== Work to do ==
Can you pull out each line of the data below that includes the word "picture"?

== Stored data ==
· · · ·
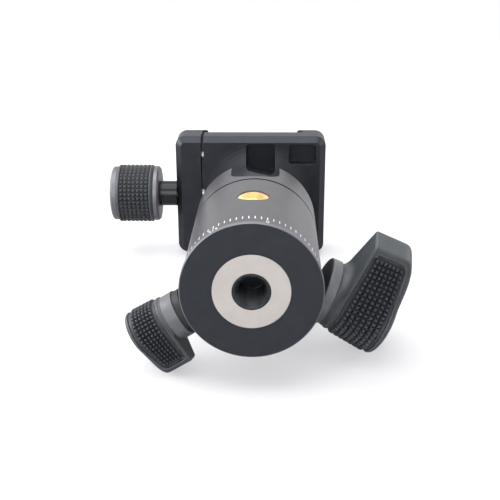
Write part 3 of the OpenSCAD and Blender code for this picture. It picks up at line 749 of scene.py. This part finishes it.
def knob_rows(k, wrap, at, depth):
    """The points of one column, from the bore to the top of the dome. depth is its distance into the inlay."""
    half = wrap.flank + wrap.back
    low, seam_in, seam_out = heights_at(k, at)
    long = seam_out - seam_in
    rim = outline_point(k, low, at, -EDGE_ROUND)
    far = math.hypot(rim[0], rim[1])
    way = (rim[0] / far, rim[1] / far)
    in_bed = depth is not None and depth > 0
    on_bed = depth is not None and depth >= 0
    edge, floor = (-SEAM_EDGE, -INLAY_DEPTH) if in_bed else (0.0, 0.0)

    def bed_point(along, grow):
        """A point at a distance along the axis from the inner seam, in or on the edge of the bed."""
        if not on_bed:
            return outline_point(k, seam_in + along, at)
        across, along = round_corner(min(depth, 2 * half - depth), along, 2 * half, long, k.corner)
        moved = wrap_at(wrap, across)
        return outline_point(k, seam_in + along, moved if at > 0 or at == 4 else -moved, grow)

    rows = [(way[0] * min(r, far), way[1] * min(r, far), z) for r, z in hub_rings(k, low)]
    rows += [rim, outline_point(k, low + EDGE_ROUND, at), outline_point(k, seam_in - SEAM_MARGIN, at)]
    rows += [bed_point(0.0, edge), bed_point(BED_WALL, floor)]
    rows += [bed_point(mix(BED_WALL, long - BED_WALL, i / BED_STEPS), floor) for i in range(1, BED_STEPS)]
    rows += [bed_point(long - BED_WALL, floor), bed_point(long, edge)]
    dome_start, dome_end = seam_out + SEAM_MARGIN, k.top - EDGE_ROUND
    for step in range(DOME_STEPS + 1):
        z = mix(dome_start, dome_end, math.sin(math.pi / 2 * step / DOME_STEPS))
        rows.append(outline_point(k, z, at))
    middle = outline_parts(k, dome_end)[0]
    end = outline_point(k, dome_end, at)
    for share, below in DOME_CLOSING:
        rows.append((middle + (end[0] - middle) * share, end[1] * share, k.top - below))
    return rows


print("a column has", len(knob_rows(main_wing, main_wrap, 4, None)), "points")

# %% [markdown]
# ### Set the knobs in place
# Each knob is made along its own axes, wing along X and screw along Z, where its sizes are easy to
# read. One matrix then turns it to the side of the housing on which it sits, and lets its wing
# droop by the angle that the picture shows.

# %% Build both wing knobs


def knob_place(direction, z, droop):
    """The matrix from a knob's own axes, wing along X and screw along Z, to the frame."""
    a, b = math.radians(direction), math.radians(droop)
    screw = Vector((math.cos(a), math.sin(a), 0))
    level = Vector((math.sin(a), -math.cos(a), 0))
    wing = level * math.cos(b) - Vector((0, 0, 1)) * math.sin(b)
    aside = screw.cross(wing)
    turn = Matrix((wing, aside, screw)).transposed().to_4x4()
    return Matrix.Translation(mm((0, 0, z))) @ turn


def build_knob(name, k, wrap, place, body, node):
    columns = knob_columns(wrap)
    by_column = [knob_rows(k, wrap, at, depth) for at, depth in columns]
    count, wide = len(by_column[0]), len(columns)
    points = [by_column[c][r] for r in range(count) for c in range(wide)]
    faces = grid_faces(count, wide, wrap=True)
    faces += [tuple(range(wide))[::-1], tuple((count - 1) * wide + c for c in range(wide))]
    is_neck, is_hub = NECK_ROWS * wide, HUB_ROWS * wide
    # The first rows, from the bore to the neck, take the painted shade, and the hub rows the hub paint.
    return make_piece(
        name, points, faces, [knob_plastic, hub_paint, neck_painted_shade], body, [node],
        finish_of=lambda face: 2 if face < is_neck else 1 if face < is_hub else 0, place=place,
    )  # fmt: skip


main_place = knob_place(24.4, 24.95, 18.6)
pan_place = knob_place(148.4, 15.0, 15.0)
build_knob("main_wing_body", main_wing, main_wrap, main_place, "main_knob", "main_knob")
build_knob("pan_wing_body", pan_wing, pan_wrap, pan_place, "pan_knob", "pan_knob")

# %% [markdown]
# ### Rubber with pyramids
# The rubber shows rows of small square pyramids inside a plain border. A bump map would leave the
# silhouette smooth, and the real one is toothed where the inlay turns away, so the pyramids are
# real: each cell of a grid carries a small raised square that its four corners slope up to.

# %% Lines across a sheet of pyramids
SEAM_GAP, BORDER, LIP_ROUND = 0.14, 0.95, 0.14
FOOT, LIP, VALLEY, PEAK = -0.55, 0.12, -0.35, 0.42
EDGE_LINES = 3


def field_lines(length, pitch):
    """Lines across a sheet, with the level at each: edge, border and then a whole number of cells."""
    start = SEAM_GAP
    edge = [(start, FOOT), (start + LIP_ROUND, LIP), (start + BORDER, LIP), (start + BORDER + LIP_ROUND, VALLEY)]
    inner = edge[-1][0]
    cells = max(1, round((length - 2 * inner) / pitch))
    field = [(mix(inner, length - inner, i / cells), VALLEY) for i in range(1, cells)]
    return edge + field + [(length - d, level) for d, level in reversed(edge)]


long_way = 2 * (main_wrap.flank + main_wrap.back)
print("the big inlay has", len(field_lines(long_way, main_wing.pitch)), "lines along it")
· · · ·
== Result for this task ==
Write part 3 of the OpenSCAD and Blender code for this picture. It picks up at line 749 of scene.py. This part finishes it.
# droop by the angle that the picture shows.